Linda Ronstadt's recording of the romantic classic "Quiéreme Mucho" for the 1992 soundtrack of The Mambo Kings

In the lush world of The Mambo Kings, Linda Ronstadt turned “Quiéreme Mucho” into more than a romantic standard — she made it feel like memory singing through a nightclub doorway.

Linda Ronstadt recorded “Quiéreme Mucho” for the 1992 soundtrack to The Mambo Kings, the film adaptation of Oscar Hijuelos’s Pulitzer Prize-winning novel The Mambo Kings Play Songs of Love. That specific setting matters. This was not simply another polished reading of a beloved Latin song; it arrived inside a movie steeped in Cuban music, immigrant ambition, brotherhood, glamour, longing, and the bittersweet promise of 1950s New York. In that cinematic frame, Ronstadt’s voice did what it so often did at its best: it honored a tradition while making the listener feel the private ache inside the melody.

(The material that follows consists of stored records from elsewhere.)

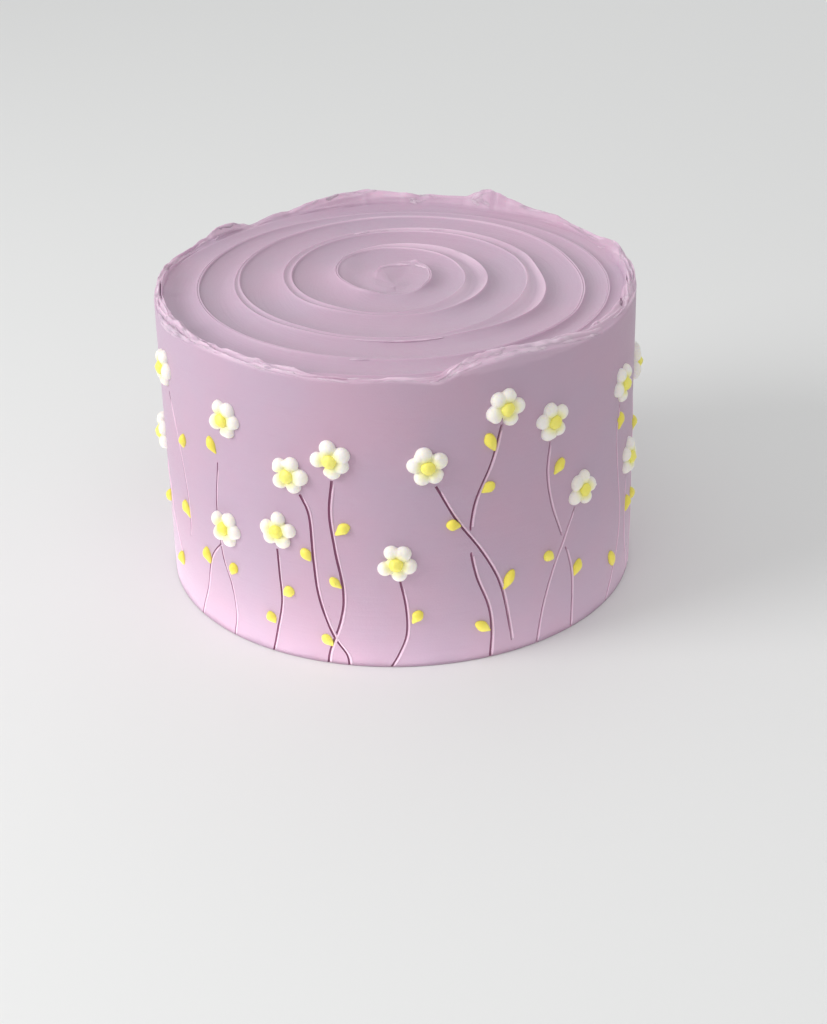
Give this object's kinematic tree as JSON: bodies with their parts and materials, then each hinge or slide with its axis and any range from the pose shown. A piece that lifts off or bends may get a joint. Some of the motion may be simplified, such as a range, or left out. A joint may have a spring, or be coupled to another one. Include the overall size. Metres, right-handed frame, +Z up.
{
  "type": "birthday cake",
  "caption": "Round tall cake in lilac buttercream with a spiral swept top, a ragged lip, scored stems, yellow leaves and piped white daisies round its side.",
  "frame": {"origin": "middle of the cake's base, on the surface that it stands on", "axes": "+Z up; -Y is the front of the cake, the side that the picture shows; +X is to the right when the front is looked at"},
  "size_m": [0.187, 0.1877, 0.121],
  "materials": {
    "lilac_buttercream": "soft satin buttercream, smoothed by a scraper, with fine pits",
    "white_buttercream": "soft satin piped buttercream, warm white",
    "yellow_buttercream": "soft satin piped buttercream, lemon yellow"
  },
  "bodies": {
    "root": {"cake": "lilac_buttercream", "daisy_01_petals": "white_buttercream", "daisy_01_heart": "yellow_buttercream", "daisy_02_petals": "white_buttercream", "daisy_02_heart": "yellow_buttercream", "daisy_03_petals": "white_buttercream", "daisy_03_heart": "yellow_buttercream", "daisy_04_petals": "white_buttercream", "daisy_04_heart": "yellow_buttercream", "daisy_05_petals": "white_buttercream", "daisy_05_heart": "yellow_buttercream", "daisy_06_petals": "white_buttercream", "daisy_06_heart": "yellow_buttercream", "daisy_07_petals": "white_buttercream", "daisy_07_heart": "yellow_buttercream", "daisy_08_petals": "white_buttercream", "daisy_08_heart": "yellow_buttercream", "daisy_09_petals": "white_buttercream", "daisy_09_heart": "yellow_buttercream", "daisy_10_petals": "white_buttercream", "daisy_10_heart": "yellow_buttercream", "daisy_11_petals": "white_buttercream", "daisy_11_heart": "yellow_buttercream", "daisy_12_petals": "white_buttercream", "daisy_12_heart": "yellow_buttercream", "daisy_13_petals": "white_buttercream", "daisy_13_heart": "yellow_buttercream", "daisy_14_petals": "white_buttercream", "daisy_14_heart": "yellow_buttercream", "daisy_15_petals": "white_buttercream", "daisy_15_heart": "yellow_buttercream", "daisy_16_petals": "white_buttercream", "daisy_16_heart": "yellow_buttercream", "daisy_17_petals": "white_buttercream", "daisy_17_heart": "yellow_buttercream", "daisy_18_petals": "white_buttercream", "daisy_18_heart": "yellow_buttercream", "daisy_19_petals": "white_buttercream", "daisy_19_heart": "yellow_buttercream", "daisy_20_petals": "white_buttercream", "daisy_20_heart": "yellow_buttercream", "daisy_21_petals": "white_buttercream", "daisy_21_heart": "yellow_buttercream", "daisy_22_petals": "white_buttercream", "daisy_22_heart": "yellow_buttercream", "daisy_23_petals": "white_buttercream", "daisy_23_heart": "yellow_buttercream", "daisy_24_petals": "white_buttercream", "daisy_24_heart": "yellow_buttercream", "daisy_25_petals": "white_buttercream", "daisy_25_heart": "yellow_buttercream", "daisy_26_petals": "white_buttercream", "daisy_26_heart": "yellow_buttercream", "daisy_27_petals": "white_buttercream", "daisy_27_heart": "yellow_buttercream"}
  },
  "joints": []
}
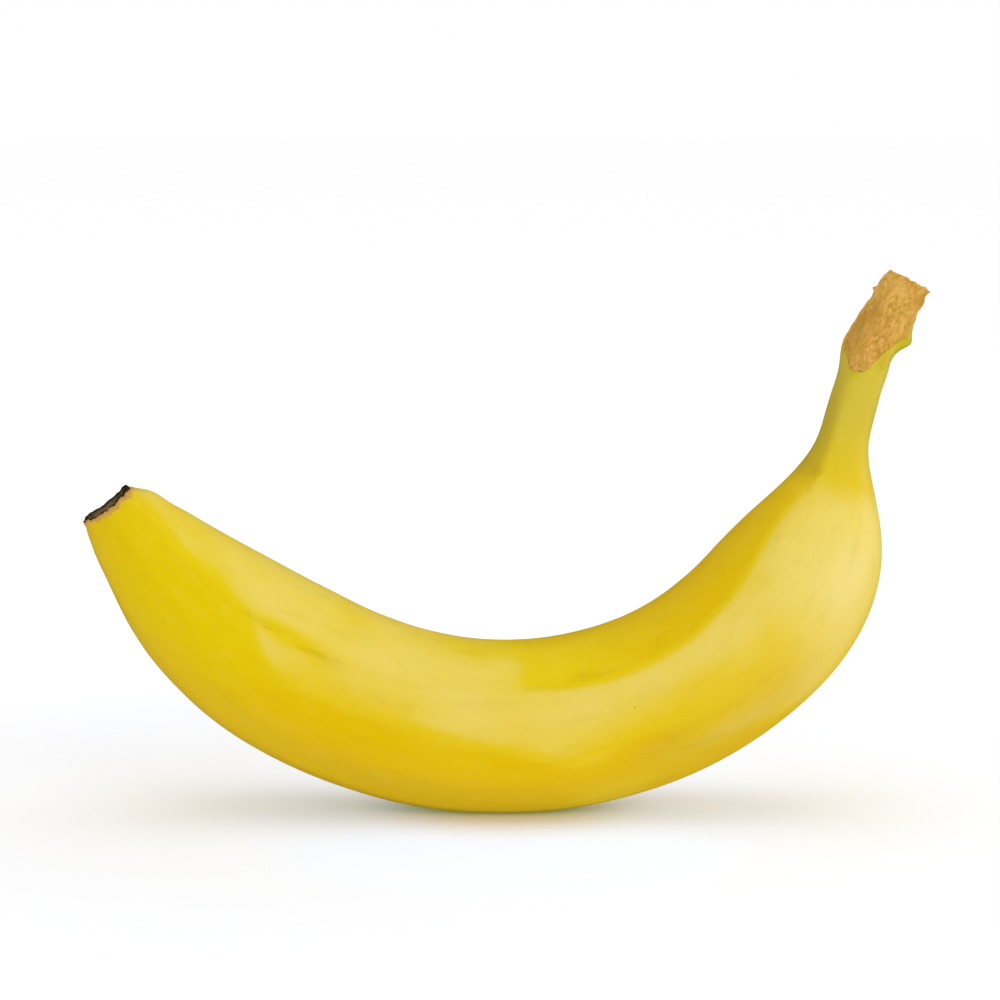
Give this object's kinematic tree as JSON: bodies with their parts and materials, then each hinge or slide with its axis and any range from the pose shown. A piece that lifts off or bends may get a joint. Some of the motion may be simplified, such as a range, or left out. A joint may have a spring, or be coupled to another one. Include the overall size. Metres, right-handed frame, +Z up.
{
  "type": "banana",
  "caption": "Whole ripe banana, bowed, with a soft-ridged body, a slim neck, a torn corky crown and a dark blossom scar, resting on its rounded back.",
  "frame": {"origin": "bottom centre of the bounding box, on the face that the fruit rests on", "axes": "+Z up; +X from the blossom end towards the crown; the bow lies in the XZ plane and the front faces -Y"},
  "size_m": [0.1724, 0.035, 0.1115],
  "materials": {
    "peel": "satin yellow peel, brown corky crown, near-black blossom scar"
  },
  "bodies": {
    "root": {"banana": "peel"}
  },
  "joints": []
}
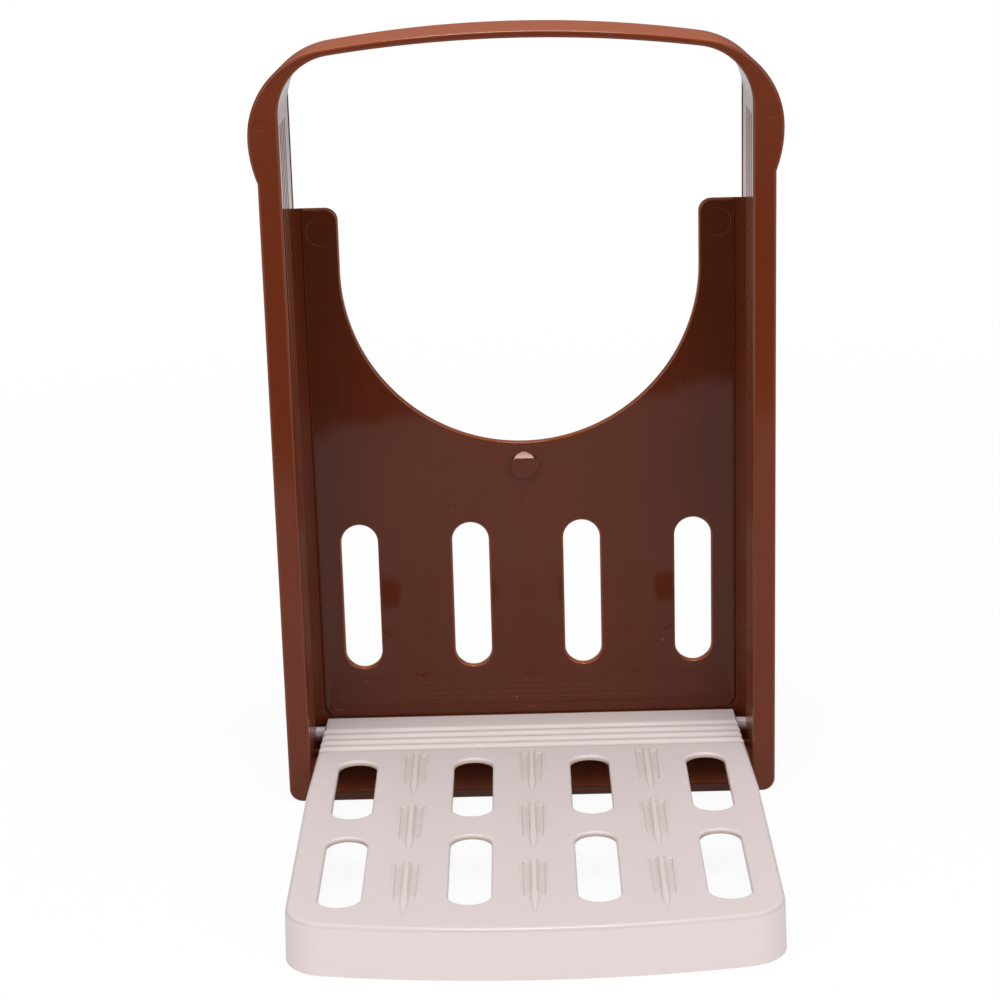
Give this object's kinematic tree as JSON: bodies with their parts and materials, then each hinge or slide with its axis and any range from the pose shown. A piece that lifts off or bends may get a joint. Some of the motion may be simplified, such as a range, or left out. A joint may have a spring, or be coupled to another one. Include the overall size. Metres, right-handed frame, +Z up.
{
  "type": "bread slicer guide",
  "caption": "Upright gate with knife slits in its side walls, a notched back plate and a slotted tray that folds up into the gate.",
  "frame": {"origin": "middle of the footprint with the tray folded down, on the surface that the guide stands on", "axes": "+X to the right seen from the tray, +Y from the tray to the back plate, +Z up"},
  "size_m": [0.1546, 0.1606, 0.2346],
  "materials": {
    "brown_plastic": "glossy reddish brown moulded plastic",
    "cream_plastic": "satin cream moulded plastic"
  },
  "bodies": {
    "gate": {"gate_frame": "brown_plastic", "back_plate": "brown_plastic"},
    "tray": {"tray": "cream_plastic"}
  },
  "joints": [
    {"name": "tray_fold", "type": "hinge", "parent": "gate", "child": "tray", "pos_m": [0, 0.07155, 0.0116], "axis": [-1, 0, 0], "range_deg": [0, 90]}
  ]
}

“Quiéreme Mucho” is one of those songs that seems to carry romance as an old inheritance. Written by Cuban composer Gonzalo Roig, with Spanish lyrics associated with Agustín Rodríguez and Ramón Gollury, the song dates back to the early 20th century and later traveled widely through Latin America, Europe, and the United States. Many listeners also know its English-language life as “Yours”, a version that helped the melody cross into popular music beyond the Spanish-speaking world. But the Spanish title retains a directness that is difficult to soften: “love me deeply,” “love me very much,” a plea that sounds simple until a singer gives it breath.

Ronstadt came to the soundtrack with a rare kind of credibility. By 1992, she was not merely a pop and country-rock star trying on Latin repertoire for effect. She had already made a profound public return to the music of her Mexican family heritage with Canciones de Mi Padre in 1987, followed by Más Canciones in 1991. Around the same period as The Mambo Kings, she was also exploring classic Latin material on Frenesí, her 1992 Spanish-language album that included romantic and tropical repertoire connected to an earlier pan-Latin song tradition. Her presence on the film soundtrack therefore felt less like a guest appearance and more like a bridge — between Hollywood and Havana, between the American pop audience and the older emotional codes of Latin song.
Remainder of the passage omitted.